In Service Of Others

Not So Punny

Small through mid-size churches across the United States use their white marquees with dark letters to post one of several pieces of information: the time of Sunday services, the name of the pastor, the theme of the upcoming sermon (is that like a coming attractions notice at a theater?), or a clever little pun about religion or faith or God.  In fact, there are websites devoted to these clever phrases so that a small country church in Oregon may have the same pith as one in Vermont.  Welcome to witty religious retorts of the twenty-first century.

In truth, posting the times of the services, from my analytical perspective, ranks as brilliant.  If I am recently relocated, what better way to open the church doors and see all the people than to let passersby know what time to be here on Sunday.  As to the name of the pastor, I doubt that makes or breaks potential attendees, but what if Pastor Doe doesn’t even reach the amusement of the clever comment on the signage – does that make a difference in whether or not he is remembered or forgotten by the sporadic attendee?  If the sign out front gets a searching soul in the door, how can that spirit be retained?

What We Say Versus What We Do

Maybe I misread the banner strung between the two small trees, but I pass a sign at a neighborhood church that seems to present an entirely different take on its services.  No, the banner did not remind its congregation to be there by 9:00 or 11:00, but rather it broadcasts to the surrounding community, “Look at us!  Here is what we can do for you,” and includes a litany of support for those who seek refuge. Granted the words may have been less sensational than some cheeky play on words, but the vinyl sign, secured in each corner by rope, shared with those, like myself, who happened to be passing by, identifies what the church does for others, for its community, for its members, and for the betterment of those who step inside its doors.  Service, in its doors, is not a time, it is action.

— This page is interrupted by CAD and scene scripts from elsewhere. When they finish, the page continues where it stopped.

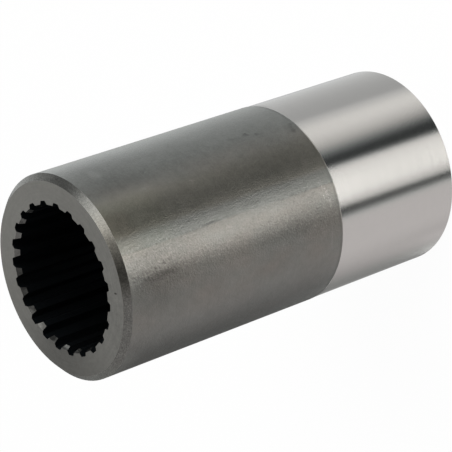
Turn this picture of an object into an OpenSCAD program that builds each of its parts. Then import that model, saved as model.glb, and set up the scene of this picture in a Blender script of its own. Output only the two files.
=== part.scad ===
// Splined drive coupling, a one-piece turned steel sleeve.
// It stands on its ground end, with its axis along +Z and its origin at the centre of that end.

/* [Sleeve] */
// Length of the whole sleeve along its axis
sleeve_l = 105; // [90:0.5:160]
// Diameter of the dark turned body
body_d = 50.8; // [48:0.1:70]
// Width of the chamfer around the splined end of the body
body_chamfer = 1.5; // [0.5:0.1:3]

/* [Ground end] */
// Length of the bright ground journal, from its end face to the shoulder
journal_l = 38.1; // [20:0.1:60]
// Diameter of the bright ground journal
journal_d = 50.6; // [46:0.1:50.7]
// Width of the edge break around the journal's end face
journal_break = 0.3; // [0.1:0.1:1.5]
// Length of the bevel at which the body meets the journal
shoulder_bevel = 0.3; // [0.1:0.1:2]

/* [Internal spline] */
// Number of spline teeth around the bore
teeth = 23; // [12:1:27]
// Module of the spline, the pitch diameter over the number of teeth
spline_module = 1.5875; // [1.2:0.0125:1.9]
// Angle of the tooth flanks at the pitch circle
flank_angle = 30; // [25:0.5:32]
// Width of a space between teeth, along the pitch circle
space_w = 2.6; // [2.3:0.05:2.9]
// Height of a tooth inward from the pitch circle to its tip
tip_h = 0.8; // [0.3:0.05:1]
// Depth of a space outward from the pitch circle to its root
root_h = 0.8; // [0.6:0.05:1.2]
// Radius of the fillet in each corner of a space
root_fillet = 0.2; // [0.1:0.05:0.4]
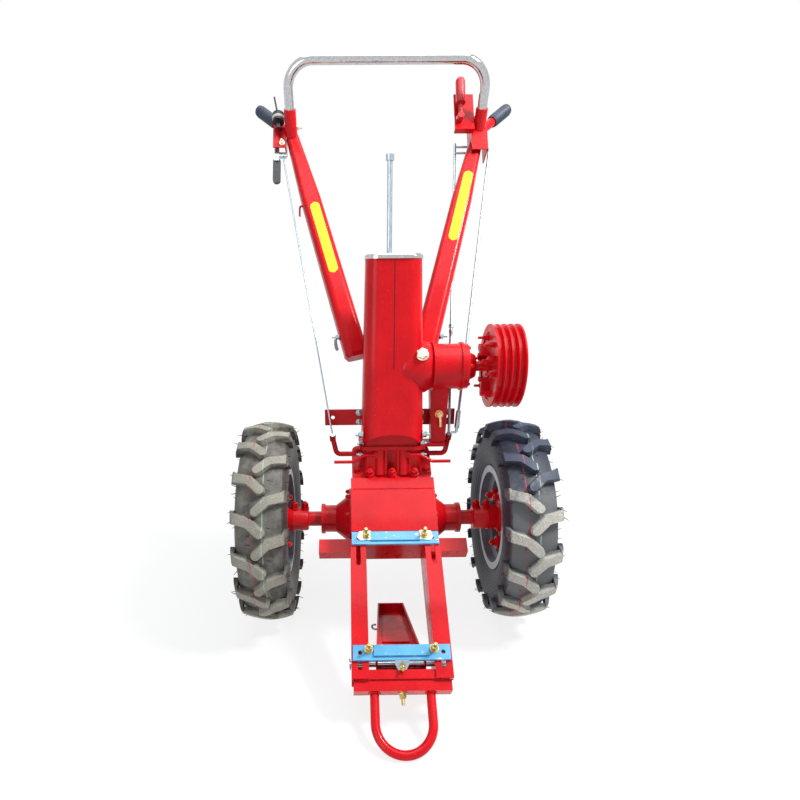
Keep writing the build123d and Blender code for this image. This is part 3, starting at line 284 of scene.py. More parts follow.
# %% Plated metals
def plated(name, dark, light, roughness, drawn=(1, 1, 1), depth=0.0002):
    """Metal between two colours, with marks that are `depth` metres deep."""
    paint = Paint(name)
    marks = paint.noise(160, 4, 0.6, drawn)
    paint.colour(paint.shades(marks, dark, light))
    paint.rough(50, roughness * 0.7, roughness * 1.4, span=(0.25, 0.75))
    paint.set(Metallic=1.0)
    return paint.feel((marks, 0.3, depth), edge=0.0006).material


chrome = plated("chrome_plating", (0.40, 0.41, 0.43), (0.60, 0.60, 0.61), 0.07, depth=0.00004)
zinc = plated("zinc_plating", (0.32, 0.39, 0.44), (0.50, 0.58, 0.63), 0.30, (1, 1, 0.1))
yellow_zinc = plated("yellow_zinc", (0.40, 0.29, 0.09), (0.66, 0.54, 0.24), 0.30)
dark_steel = plated("dark_steel", (0.14, 0.15, 0.17), (0.28, 0.29, 0.31), 0.42)
print("metals:", [metal.name for metal in (chrome, zinc, yellow_zinc, dark_steel)])

# %% [markdown]
# The rims are sprayed blue grey, and the pressed discs a darker one. Both have dust on them. A
# noise between two shades keeps the paint from looking flat, and a second one, cut to its
# highest values, is the dust.

# %% Wheel paints
WHEEL_DUST = (0.42, 0.40, 0.37)


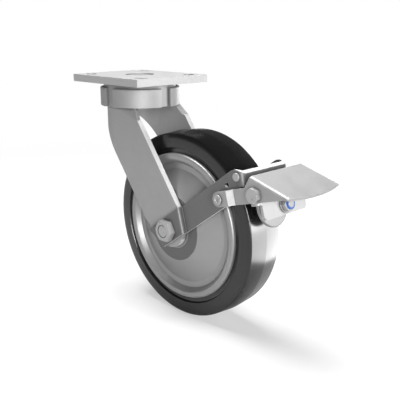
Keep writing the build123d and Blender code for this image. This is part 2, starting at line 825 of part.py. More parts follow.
# Pad: pressed cup, rubber block, and the screw that carries them on the bracket
with BuildPart() as pad_cup:
    with BuildSketch(pad_plane.offset(cup_front_a)):
        Circle(pad_cup_radius)
    extrude(amount=pad_cup_depth)
    fillet(pad_cup.edges().sort_by(pad_axis)[-1], pad_cup_round)
    bore(pad_plane.offset(cup_front_a), pad_cup_radius - pad_cup_wall, pad_cup_depth - pad_cup_wall)
    bore(pad_plane.offset(cup_front_a), screw_radius + fit, pad_cup_depth)
save(pad_cup, "pad_cup")

with BuildPart() as brake_block:
    with BuildSketch(pad_plane.offset(block_back_a)):
        Circle(pad_cup_radius - pad_cup_wall - fit)
    extrude(amount=-block_depth)
    chamfer(brake_block.edges().sort_by(pad_axis)[0], block_edge)
save(brake_block, "brake_block")

web_in_a = bracket_face_a - bracket_sheet
washer_out_a = bracket_face_a + washer_thickness
nut_out_a = washer_out_a + lock_nut_height
screw_tip_a = nut_out_a + insert_height + screw_tip
with BuildPart() as pad_screw:
    with BuildSketch(pad_plane.offset(block_back_a)):
        Circle(screw_radius)
    extrude(amount=screw_tip_a - block_back_a)
    chamfer(pad_screw.edges().sort_by(pad_axis)[-1], edge_break)
save(pad_screw, "pad_screw")

with BuildPart() as stop_nut:
    hexagon(pad_plane.offset(web_in_a - stop_nut_height), pad_nut_flats, stop_nut_height)
    bore(pad_plane.offset(web_in_a - stop_nut_height), screw_radius + fit, stop_nut_height)
save(stop_nut, "stop_nut")

with BuildPart() as pad_washer:
    with BuildSketch(pad_plane.offset(bracket_face_a)):
        Circle(washer_radius)
        Circle(screw_radius + fit, mode=Mode.SUBTRACT)
    extrude(amount=washer_thickness)
save(pad_washer, "pad_washer")

with BuildPart() as lock_nut:
    hexagon(pad_plane.offset(washer_out_a), pad_nut_flats, lock_nut_height)
    bore(pad_plane.offset(washer_out_a), screw_radius + fit, lock_nut_height)
save(lock_nut, "lock_nut")

with BuildPart() as lock_insert:
    with BuildSketch(pad_plane.offset(nut_out_a)):
        Circle(insert_radius)
        Circle(screw_radius + fit, mode=Mode.SUBTRACT)
    extrude(amount=insert_height)
save(lock_insert, "lock_insert")
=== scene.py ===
import json
from math import pi, radians

import bpy
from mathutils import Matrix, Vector

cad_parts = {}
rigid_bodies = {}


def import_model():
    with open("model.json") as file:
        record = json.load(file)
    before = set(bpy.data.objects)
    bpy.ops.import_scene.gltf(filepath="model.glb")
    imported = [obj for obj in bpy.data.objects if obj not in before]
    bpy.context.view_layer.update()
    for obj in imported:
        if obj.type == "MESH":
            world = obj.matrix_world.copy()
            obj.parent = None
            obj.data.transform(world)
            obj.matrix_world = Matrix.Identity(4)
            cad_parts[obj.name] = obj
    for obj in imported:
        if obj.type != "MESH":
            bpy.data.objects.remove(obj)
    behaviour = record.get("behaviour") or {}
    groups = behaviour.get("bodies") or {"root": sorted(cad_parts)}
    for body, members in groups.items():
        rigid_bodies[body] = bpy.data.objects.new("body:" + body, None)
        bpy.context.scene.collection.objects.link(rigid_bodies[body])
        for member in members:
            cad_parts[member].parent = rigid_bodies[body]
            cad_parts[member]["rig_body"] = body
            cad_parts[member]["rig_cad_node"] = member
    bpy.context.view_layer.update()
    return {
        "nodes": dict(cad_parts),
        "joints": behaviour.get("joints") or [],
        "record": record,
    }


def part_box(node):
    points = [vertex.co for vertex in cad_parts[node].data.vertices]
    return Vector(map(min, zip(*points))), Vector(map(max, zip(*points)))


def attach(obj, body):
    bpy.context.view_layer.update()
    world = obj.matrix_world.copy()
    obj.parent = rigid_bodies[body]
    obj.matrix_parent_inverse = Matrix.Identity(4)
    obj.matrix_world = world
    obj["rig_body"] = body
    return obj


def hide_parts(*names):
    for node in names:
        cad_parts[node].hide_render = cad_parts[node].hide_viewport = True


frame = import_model()

bl_info = {
    "name": "Swivel castor with pedal brake",
    "version": (1, 0, 0),
    "blender": (4, 5, 0),
    "location": "View3D > Sidebar > Castor",
    "description": "Finishes, rounded edges, tyre and hardware of a braked swivel castor",
    "category": "Object",
}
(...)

What if this becomes the norm, rather than a clever comeback?  What if websites include less about amusing words and more about impactful actions?  Maybe such sites exist, but I see more of the former than I do of the latter and as a writer, I spend endless hours developing a clever turn of phrase, but what really affects the lives of others is a turn of heart.  After witnessing a recent automobile accident where I choose to check on the status of the driver at fault, while all other witnesses attend to the victim, I acknowledge everyone can use a helping hand rather than a quick tongue.  In service of others should be our mantra, rather than a quip on a marquee.